Accessing Prometheus

For Prometheus, you can use the same method as above to access it via the Rancher UI. The service is called “rancher-monitoring-prometheus” but the UI will not make the port clickable. So you will need to edit the URL in the browser to change the port to 9090.

https://rancher.example.com/api/v1/namespaces/cattle-monitoring-system/services/http:rancher-monitoring-prometheus:9090/proxy/

NOTE: Prometheus by default has no authentication enabled. So you will want to make sure you have some sort of authentication enabled before exposing it to the internet.

Accessing Alertmanager

For Alertmanager, you can use the same method as above to access it via the Rancher UI. The service is called “rancher-monitoring-alertmanager” but the UI will not make the port clickable. So you will need to edit the URL in the browser to change the port to 9093.

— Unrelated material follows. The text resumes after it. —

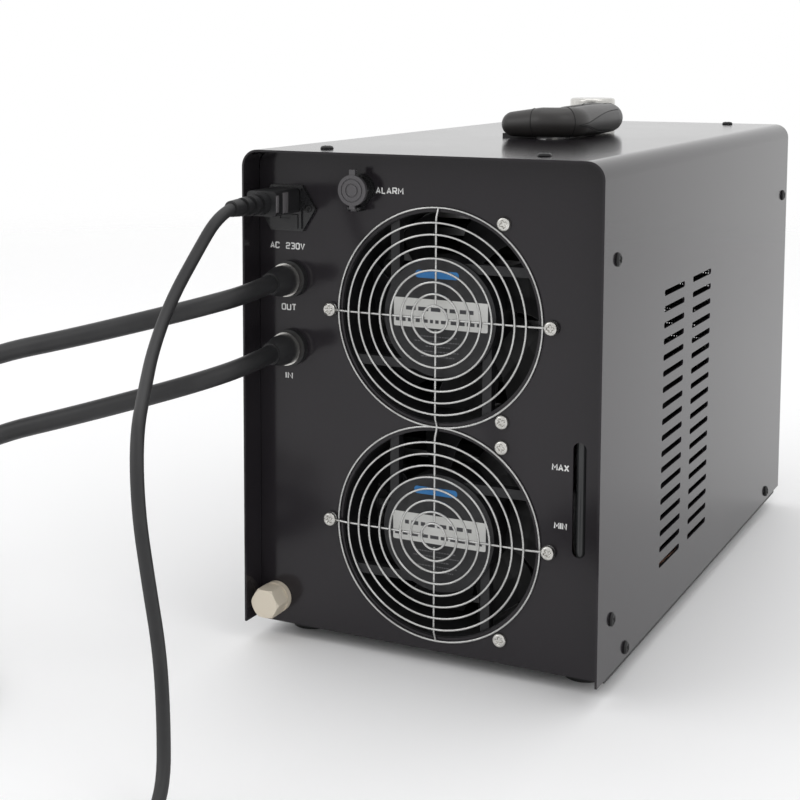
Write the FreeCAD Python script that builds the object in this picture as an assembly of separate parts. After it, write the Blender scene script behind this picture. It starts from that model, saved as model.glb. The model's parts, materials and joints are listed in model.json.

https://rancher.example.com/api/v1/namespaces/cattle-monitoring-system/services/http:rancher-monitoring-alertmanager:9093/proxy/

NOTE: Alertmanager by default has no authentication enabled. So you will want to make sure you have some sort of authentication enabled before exposing it to the internet.

Dashboards

Rancher Monitoring v2 comes with a number of pre-built dashboards for monitoring Kubernetes clusters. These dashboards are designed to provide a high-level overview of the health and performance of the cluster. They can be used to quickly identify issues and troubleshoot problems.

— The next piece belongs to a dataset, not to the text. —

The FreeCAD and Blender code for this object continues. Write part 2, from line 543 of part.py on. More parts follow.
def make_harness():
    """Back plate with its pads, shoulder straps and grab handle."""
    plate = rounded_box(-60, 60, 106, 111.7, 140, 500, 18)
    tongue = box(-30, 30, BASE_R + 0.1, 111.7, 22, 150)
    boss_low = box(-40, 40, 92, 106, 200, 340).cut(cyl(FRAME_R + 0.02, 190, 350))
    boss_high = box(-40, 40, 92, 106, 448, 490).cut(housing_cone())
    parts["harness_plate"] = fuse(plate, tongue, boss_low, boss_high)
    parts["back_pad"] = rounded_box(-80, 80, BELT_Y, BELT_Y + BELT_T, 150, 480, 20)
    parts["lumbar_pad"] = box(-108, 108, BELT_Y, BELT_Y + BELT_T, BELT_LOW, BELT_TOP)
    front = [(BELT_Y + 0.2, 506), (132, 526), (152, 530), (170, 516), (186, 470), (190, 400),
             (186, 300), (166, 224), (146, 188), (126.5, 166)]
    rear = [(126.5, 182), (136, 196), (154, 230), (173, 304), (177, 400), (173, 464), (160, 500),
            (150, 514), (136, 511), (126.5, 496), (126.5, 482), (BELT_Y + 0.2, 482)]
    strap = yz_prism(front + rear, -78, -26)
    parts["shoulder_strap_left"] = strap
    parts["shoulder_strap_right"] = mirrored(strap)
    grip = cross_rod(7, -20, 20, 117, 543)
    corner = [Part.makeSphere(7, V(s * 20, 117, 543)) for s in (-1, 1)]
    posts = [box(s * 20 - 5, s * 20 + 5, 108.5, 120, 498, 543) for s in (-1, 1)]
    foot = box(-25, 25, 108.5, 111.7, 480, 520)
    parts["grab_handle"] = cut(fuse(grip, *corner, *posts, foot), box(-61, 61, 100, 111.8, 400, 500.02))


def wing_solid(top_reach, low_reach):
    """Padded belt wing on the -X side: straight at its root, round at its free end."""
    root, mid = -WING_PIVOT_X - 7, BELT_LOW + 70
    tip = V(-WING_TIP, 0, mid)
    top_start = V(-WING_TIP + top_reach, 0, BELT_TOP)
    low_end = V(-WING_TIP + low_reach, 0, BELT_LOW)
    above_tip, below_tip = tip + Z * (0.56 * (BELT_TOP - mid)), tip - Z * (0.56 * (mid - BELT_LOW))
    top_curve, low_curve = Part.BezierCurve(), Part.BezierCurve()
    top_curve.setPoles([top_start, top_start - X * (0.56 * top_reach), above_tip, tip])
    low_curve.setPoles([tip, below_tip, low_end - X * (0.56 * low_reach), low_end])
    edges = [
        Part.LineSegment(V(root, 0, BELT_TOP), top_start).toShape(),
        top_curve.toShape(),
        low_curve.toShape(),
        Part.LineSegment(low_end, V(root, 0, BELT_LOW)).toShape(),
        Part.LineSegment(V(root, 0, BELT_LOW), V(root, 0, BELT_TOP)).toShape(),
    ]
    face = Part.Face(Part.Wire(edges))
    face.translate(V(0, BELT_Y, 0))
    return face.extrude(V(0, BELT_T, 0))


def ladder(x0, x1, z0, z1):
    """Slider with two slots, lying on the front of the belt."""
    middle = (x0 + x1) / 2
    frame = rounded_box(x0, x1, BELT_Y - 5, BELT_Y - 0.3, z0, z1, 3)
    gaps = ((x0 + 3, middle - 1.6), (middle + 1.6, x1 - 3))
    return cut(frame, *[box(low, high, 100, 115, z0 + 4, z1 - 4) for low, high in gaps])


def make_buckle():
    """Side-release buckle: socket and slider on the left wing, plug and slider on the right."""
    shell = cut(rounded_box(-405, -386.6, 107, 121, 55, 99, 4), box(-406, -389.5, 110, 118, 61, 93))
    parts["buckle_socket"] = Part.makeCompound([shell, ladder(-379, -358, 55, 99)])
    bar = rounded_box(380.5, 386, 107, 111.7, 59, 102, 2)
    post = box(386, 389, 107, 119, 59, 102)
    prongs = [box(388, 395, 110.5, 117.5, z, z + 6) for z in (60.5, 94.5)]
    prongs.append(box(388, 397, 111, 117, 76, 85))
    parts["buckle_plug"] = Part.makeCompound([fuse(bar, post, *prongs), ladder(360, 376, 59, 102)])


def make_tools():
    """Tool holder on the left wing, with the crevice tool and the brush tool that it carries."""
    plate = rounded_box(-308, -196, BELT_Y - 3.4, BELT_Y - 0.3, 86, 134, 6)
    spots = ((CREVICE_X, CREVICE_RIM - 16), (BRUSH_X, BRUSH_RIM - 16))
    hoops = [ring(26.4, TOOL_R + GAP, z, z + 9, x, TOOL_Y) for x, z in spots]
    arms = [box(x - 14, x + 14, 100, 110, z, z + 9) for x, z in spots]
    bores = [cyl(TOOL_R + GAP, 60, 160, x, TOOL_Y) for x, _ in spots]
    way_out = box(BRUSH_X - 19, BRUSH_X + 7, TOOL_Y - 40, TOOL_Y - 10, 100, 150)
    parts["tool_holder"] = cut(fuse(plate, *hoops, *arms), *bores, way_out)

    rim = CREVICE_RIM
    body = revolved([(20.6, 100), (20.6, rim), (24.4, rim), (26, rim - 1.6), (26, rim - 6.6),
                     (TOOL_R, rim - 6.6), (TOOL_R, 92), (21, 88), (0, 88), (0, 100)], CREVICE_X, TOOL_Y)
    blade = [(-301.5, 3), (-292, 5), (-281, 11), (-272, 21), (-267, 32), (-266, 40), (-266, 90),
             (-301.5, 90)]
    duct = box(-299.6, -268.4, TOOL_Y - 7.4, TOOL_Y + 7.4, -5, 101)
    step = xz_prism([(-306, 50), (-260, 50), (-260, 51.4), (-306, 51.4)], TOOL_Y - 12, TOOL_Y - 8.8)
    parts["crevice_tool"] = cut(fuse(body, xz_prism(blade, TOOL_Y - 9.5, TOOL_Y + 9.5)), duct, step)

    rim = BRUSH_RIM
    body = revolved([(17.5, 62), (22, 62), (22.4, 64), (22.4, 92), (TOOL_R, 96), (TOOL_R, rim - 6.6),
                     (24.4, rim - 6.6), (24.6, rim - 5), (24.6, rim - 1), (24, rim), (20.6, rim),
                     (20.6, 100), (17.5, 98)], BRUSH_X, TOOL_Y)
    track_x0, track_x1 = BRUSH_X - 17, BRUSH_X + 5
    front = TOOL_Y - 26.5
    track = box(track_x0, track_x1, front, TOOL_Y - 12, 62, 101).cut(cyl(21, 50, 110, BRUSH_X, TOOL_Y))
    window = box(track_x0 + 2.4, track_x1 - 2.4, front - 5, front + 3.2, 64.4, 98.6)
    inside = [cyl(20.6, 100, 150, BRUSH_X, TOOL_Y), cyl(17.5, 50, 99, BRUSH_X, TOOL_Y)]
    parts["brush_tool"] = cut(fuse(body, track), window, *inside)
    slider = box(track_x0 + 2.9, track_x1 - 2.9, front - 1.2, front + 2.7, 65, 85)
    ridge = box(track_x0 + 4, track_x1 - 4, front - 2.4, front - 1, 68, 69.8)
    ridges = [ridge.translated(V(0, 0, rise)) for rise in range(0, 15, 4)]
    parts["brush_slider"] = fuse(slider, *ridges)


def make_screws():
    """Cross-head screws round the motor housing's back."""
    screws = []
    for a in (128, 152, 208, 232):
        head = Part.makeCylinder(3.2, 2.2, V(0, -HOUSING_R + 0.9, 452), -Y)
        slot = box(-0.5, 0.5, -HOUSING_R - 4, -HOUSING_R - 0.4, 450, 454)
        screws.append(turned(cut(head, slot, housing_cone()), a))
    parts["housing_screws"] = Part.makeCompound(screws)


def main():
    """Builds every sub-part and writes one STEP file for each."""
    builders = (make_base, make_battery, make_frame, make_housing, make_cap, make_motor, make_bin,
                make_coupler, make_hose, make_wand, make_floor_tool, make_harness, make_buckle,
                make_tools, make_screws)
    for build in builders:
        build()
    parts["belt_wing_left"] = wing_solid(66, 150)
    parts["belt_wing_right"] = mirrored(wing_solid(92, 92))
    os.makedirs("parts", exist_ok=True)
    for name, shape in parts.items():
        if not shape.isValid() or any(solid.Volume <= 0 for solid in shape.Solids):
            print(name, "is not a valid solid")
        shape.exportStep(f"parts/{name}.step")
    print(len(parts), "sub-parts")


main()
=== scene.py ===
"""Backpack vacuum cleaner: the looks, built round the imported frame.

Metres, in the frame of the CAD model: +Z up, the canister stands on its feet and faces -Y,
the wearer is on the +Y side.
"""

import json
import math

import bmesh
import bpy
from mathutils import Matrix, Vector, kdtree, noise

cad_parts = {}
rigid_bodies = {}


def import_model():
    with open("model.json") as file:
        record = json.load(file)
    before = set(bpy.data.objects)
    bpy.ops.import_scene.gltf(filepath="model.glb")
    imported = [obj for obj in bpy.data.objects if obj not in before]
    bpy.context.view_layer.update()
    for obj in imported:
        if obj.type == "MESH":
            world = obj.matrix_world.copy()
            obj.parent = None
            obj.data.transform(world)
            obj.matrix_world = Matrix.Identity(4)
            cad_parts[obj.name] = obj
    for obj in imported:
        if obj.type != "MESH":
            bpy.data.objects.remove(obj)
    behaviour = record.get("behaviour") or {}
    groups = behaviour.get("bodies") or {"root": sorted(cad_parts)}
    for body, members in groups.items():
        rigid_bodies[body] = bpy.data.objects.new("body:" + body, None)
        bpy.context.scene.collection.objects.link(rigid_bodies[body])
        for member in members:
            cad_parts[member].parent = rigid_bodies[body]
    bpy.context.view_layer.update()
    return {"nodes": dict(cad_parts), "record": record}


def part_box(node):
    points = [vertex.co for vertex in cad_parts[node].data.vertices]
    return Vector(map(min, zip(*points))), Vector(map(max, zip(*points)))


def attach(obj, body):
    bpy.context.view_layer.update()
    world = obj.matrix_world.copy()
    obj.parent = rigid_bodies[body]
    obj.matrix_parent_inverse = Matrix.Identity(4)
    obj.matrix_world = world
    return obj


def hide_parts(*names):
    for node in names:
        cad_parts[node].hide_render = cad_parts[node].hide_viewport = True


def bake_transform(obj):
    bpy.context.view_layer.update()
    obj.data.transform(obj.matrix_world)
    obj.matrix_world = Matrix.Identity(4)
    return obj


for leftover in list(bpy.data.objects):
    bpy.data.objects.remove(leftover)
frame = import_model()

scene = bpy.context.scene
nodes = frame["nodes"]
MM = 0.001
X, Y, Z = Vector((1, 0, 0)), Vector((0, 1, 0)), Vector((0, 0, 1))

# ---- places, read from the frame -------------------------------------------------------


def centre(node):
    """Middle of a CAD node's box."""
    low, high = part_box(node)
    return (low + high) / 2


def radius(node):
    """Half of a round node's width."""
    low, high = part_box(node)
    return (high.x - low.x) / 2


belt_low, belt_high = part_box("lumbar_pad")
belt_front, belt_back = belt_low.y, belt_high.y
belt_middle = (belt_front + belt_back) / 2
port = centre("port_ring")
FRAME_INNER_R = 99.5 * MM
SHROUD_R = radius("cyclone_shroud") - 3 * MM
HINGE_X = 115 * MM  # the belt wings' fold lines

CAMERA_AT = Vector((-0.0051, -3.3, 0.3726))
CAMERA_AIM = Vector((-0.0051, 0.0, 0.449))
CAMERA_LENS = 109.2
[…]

Note: Any changes made to the dashboards will be lost when upgrading Rancher Monitoring v2. If you want to make changes to the dashboards, you should create a copy of the dashboard and make your changes there.

Advanced Rancher Monitoring

To get metrics from the Rancher server, you will need to use a third-party tool called prometheus-rancher-exporter. This tool will scrape the Rancher API and expose metrics in a format that can be consumed by Prometheus.

NOTE: This tool is not officially supported by Rancher Labs. It is provided as-is with no warranty or guarantee of support.